The map is a milestone in that it is the first time that such a wide range of up-to-date information on the East Coast has been brought together in one volume, Mr Mazengarb said.

During the six-year mapping and research project that has given rise to the publication he has identified some new geological structures that have potential to hold reservoirs of oil and gas. However, further investigations would be needed to determine if hydrocarbons were present in any quantity.

The East Coast features New Zealand's highest concentration of oil and gas seeps - where gas, and in some cases oil, appear naturally at the surface. The seeps, which inspired the first search for oil and gas in the region over a century ago, have been recorded systematically in the map.

Also recorded are landslides, the biggest of which covers 18sqkm and rates as one of the biggest in New Zealand.

While most large landslides are dormant, given the right conditions, they have the potential to fail suddenly causing environmental damage and economic loss.

A number of newly discovered active faults are also shown in the map. However, nearly all of these are in rural areas and pose little risk to populated areas.
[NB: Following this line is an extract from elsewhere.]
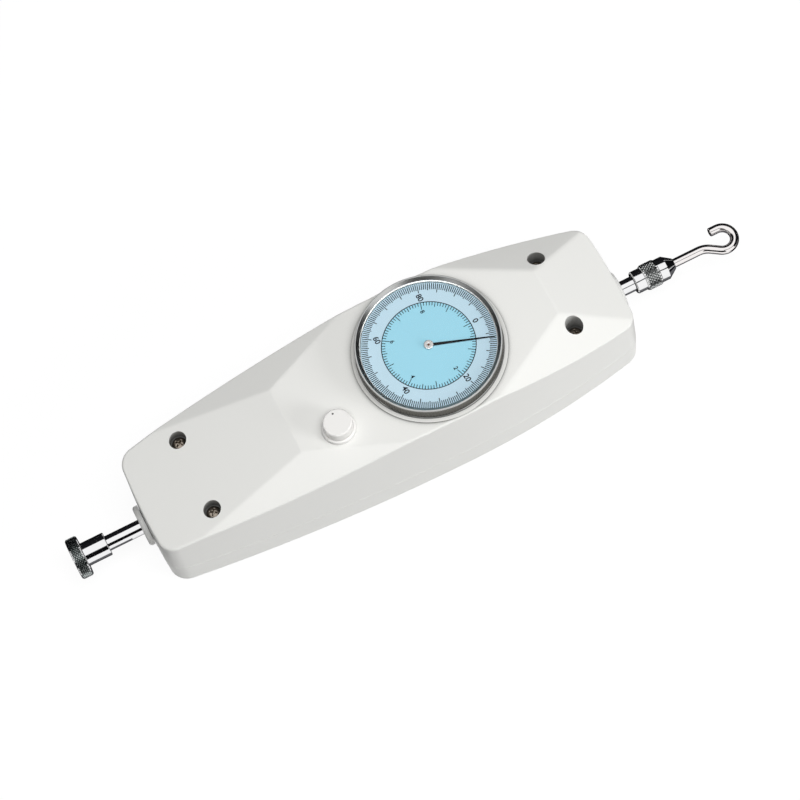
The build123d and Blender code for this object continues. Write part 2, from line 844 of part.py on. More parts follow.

As well as in-depth coverage of geological and tectonic history, the map text includes sections on engineering geology and geological hazards, plus information on hot springs, groundwater, quarried aggregate and limestone, metallic minerals, and offshore geology and bathymetry (the shape of the seafloor). Identified under the latter aresubmarine canyons and large slope failures.

The map does not detail soil types, but focuses on the main underlying rock types. It is available from GNS at $25.